**** Given information

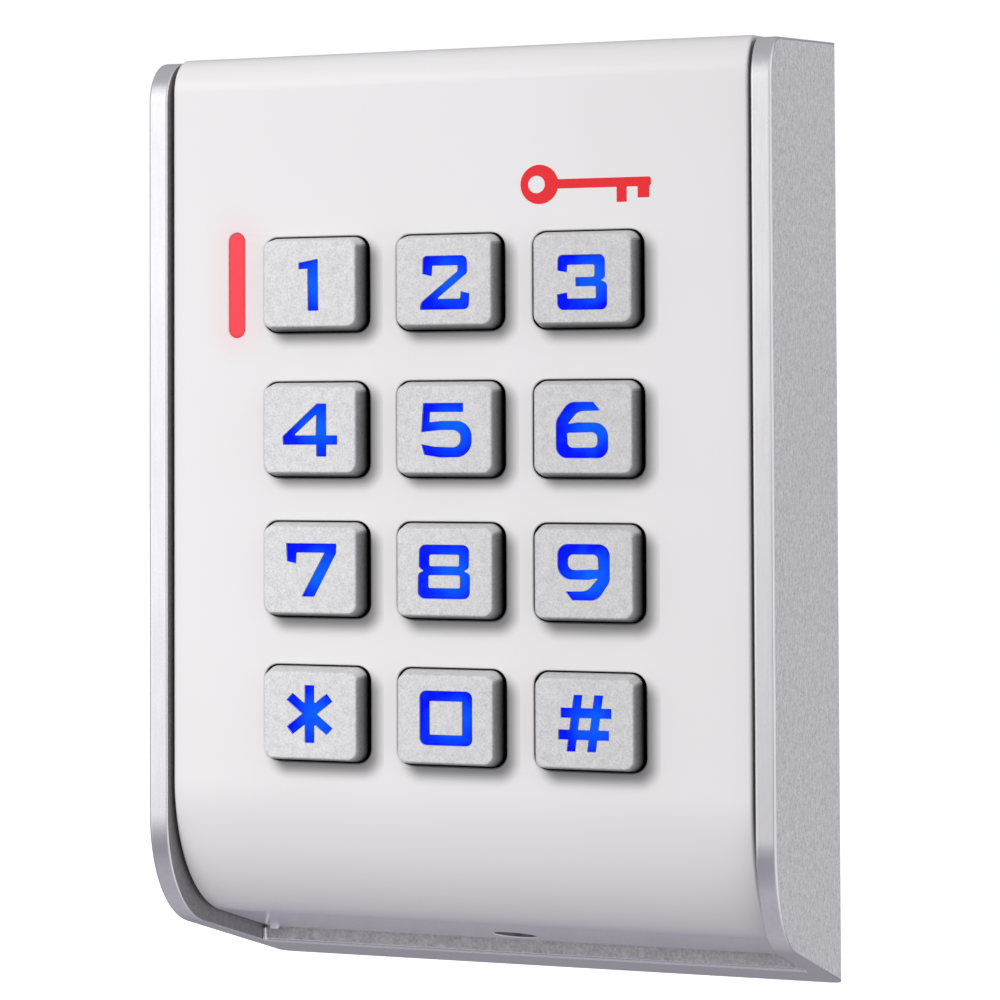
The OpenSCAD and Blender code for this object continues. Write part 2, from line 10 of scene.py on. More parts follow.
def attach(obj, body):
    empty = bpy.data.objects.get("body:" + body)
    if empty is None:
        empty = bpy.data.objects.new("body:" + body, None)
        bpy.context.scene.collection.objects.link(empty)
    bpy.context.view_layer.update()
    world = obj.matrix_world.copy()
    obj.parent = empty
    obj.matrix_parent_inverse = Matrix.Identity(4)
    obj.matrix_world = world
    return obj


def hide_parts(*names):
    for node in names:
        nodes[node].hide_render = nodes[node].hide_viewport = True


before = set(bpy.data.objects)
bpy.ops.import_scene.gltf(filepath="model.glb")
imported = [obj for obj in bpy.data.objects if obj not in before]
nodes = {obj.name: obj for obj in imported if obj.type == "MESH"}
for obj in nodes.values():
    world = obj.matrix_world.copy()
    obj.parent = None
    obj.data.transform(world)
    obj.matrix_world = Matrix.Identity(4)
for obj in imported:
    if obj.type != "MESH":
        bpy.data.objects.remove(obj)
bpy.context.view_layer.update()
MM = 0.001

# ---------------------------------------------------------------- sizes, as in part.scad
D = 42.5
HW = 38.5
TOP_A = math.radians(6.4)
UND_A = math.radians(17.1)
TOP0 = 60.15 - D * math.tan(TOP_A)
UND0 = -60.15 + D * math.tan(UND_A)
R_TOP, R_UND = 5.5, 15.5
CHEEK = 2.4
WALL = 2.3
COV_HW = HW - CHEEK - 0.45
COV_SET, COV_T = 0.8, 2.2
COV_RT, COV_RU = 4.6, 19.0
COV_UND0 = UND0 + 2.0
COV_TOP0 = TOP0 + 0.35
TOP_END, UND_END = 34.5, 30.4
COV_A = math.atan((TOP0 + TOP_END * math.tan(TOP_A) - COV_TOP0) / TOP_END)
STEP_U = UND_END + 0.4
Y_COVER = -D + COV_SET
Y_COVER_IN = Y_COVER + COV_T
Y_CAP = Y_COVER - 2.5
Y_FLANGE = Y_COVER_IN + 0.2
Y_FLANGE_B = Y_FLANGE + 1.0
Y_BOARD = Y_FLANGE_B + 4.5
PX, PZ, PADX, PADZ = 16.8, 17.1, -0.2, 2.55
CAP_W, CAP_H, CAP_R, CAP_DRAFT = 12.6, 11.2, 1.4, 0.45
WIN_W, WIN_H, WIN_R = 13.45, 11.5, 1.7
BAR_X, BAR_Z = -27.3, PADZ + 1.5 * PZ
SEC_Y = -D + 25.3
SEC_Z = -48.6
KEYS = [("1", -1, 1.5), ("2", 0, 1.5), ("3", 1, 1.5),
        ("4", -1, 0.5), ("5", 0, 0.5), ("6", 1, 0.5),
        ("7", -1, -0.5), ("8", 0, -0.5), ("9", 1, -0.5),
        ("star", -1, -1.5), ("0", 0, -1.5), ("hash", 1, -1.5)]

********

* **Task statement**:
Reproduce the material in full, with no word added or dropped.

* **Solution to the problem**:
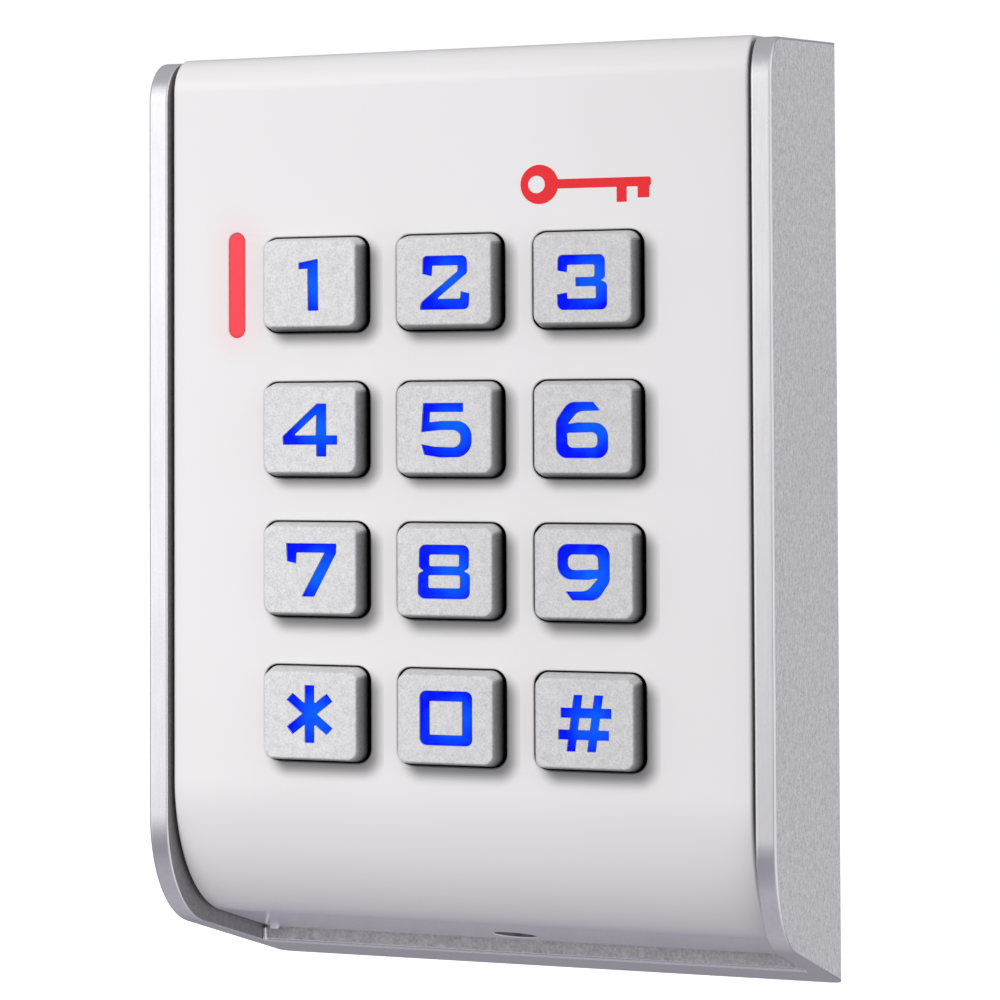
The OpenSCAD and Blender code for this object continues. Write part 2, from line 10 of scene.py on. More parts follow.
def attach(obj, body):
    empty = bpy.data.objects.get("body:" + body)
    if empty is None:
        empty = bpy.data.objects.new("body:" + body, None)
        bpy.context.scene.collection.objects.link(empty)
    bpy.context.view_layer.update()
    world = obj.matrix_world.copy()
    obj.parent = empty
    obj.matrix_parent_inverse = Matrix.Identity(4)
    obj.matrix_world = world
    return obj


def hide_parts(*names):
    for node in names:
        nodes[node].hide_render = nodes[node].hide_viewport = True


before = set(bpy.data.objects)
bpy.ops.import_scene.gltf(filepath="model.glb")
imported = [obj for obj in bpy.data.objects if obj not in before]
nodes = {obj.name: obj for obj in imported if obj.type == "MESH"}
for obj in nodes.values():
    world = obj.matrix_world.copy()
    obj.parent = None
    obj.data.transform(world)
    obj.matrix_world = Matrix.Identity(4)
for obj in imported:
    if obj.type != "MESH":
        bpy.data.objects.remove(obj)
bpy.context.view_layer.update()
MM = 0.001

# ---------------------------------------------------------------- sizes, as in part.scad
D = 42.5
HW = 38.5
TOP_A = math.radians(6.4)
UND_A = math.radians(17.1)
TOP0 = 60.15 - D * math.tan(TOP_A)
UND0 = -60.15 + D * math.tan(UND_A)
R_TOP, R_UND = 5.5, 15.5
CHEEK = 2.4
WALL = 2.3
COV_HW = HW - CHEEK - 0.45
COV_SET, COV_T = 0.8, 2.2
COV_RT, COV_RU = 4.6, 19.0
COV_UND0 = UND0 + 2.0
COV_TOP0 = TOP0 + 0.35
TOP_END, UND_END = 34.5, 30.4
COV_A = math.atan((TOP0 + TOP_END * math.tan(TOP_A) - COV_TOP0) / TOP_END)
STEP_U = UND_END + 0.4
Y_COVER = -D + COV_SET
Y_COVER_IN = Y_COVER + COV_T
Y_CAP = Y_COVER - 2.5
Y_FLANGE = Y_COVER_IN + 0.2
Y_FLANGE_B = Y_FLANGE + 1.0
Y_BOARD = Y_FLANGE_B + 4.5
PX, PZ, PADX, PADZ = 16.8, 17.1, -0.2, 2.55
CAP_W, CAP_H, CAP_R, CAP_DRAFT = 12.6, 11.2, 1.4, 0.45
WIN_W, WIN_H, WIN_R = 13.45, 11.5, 1.7
BAR_X, BAR_Z = -27.3, PADZ + 1.5 * PZ
SEC_Y = -D + 25.3
SEC_Z = -48.6
KEYS = [("1", -1, 1.5), ("2", 0, 1.5), ("3", 1, 1.5),
        ("4", -1, 0.5), ("5", 0, 0.5), ("6", 1, 0.5),
        ("7", -1, -0.5), ("8", 0, -0.5), ("9", 1, -0.5),
        ("star", -1, -1.5), ("0", 0, -1.5), ("hash", 1, -1.5)]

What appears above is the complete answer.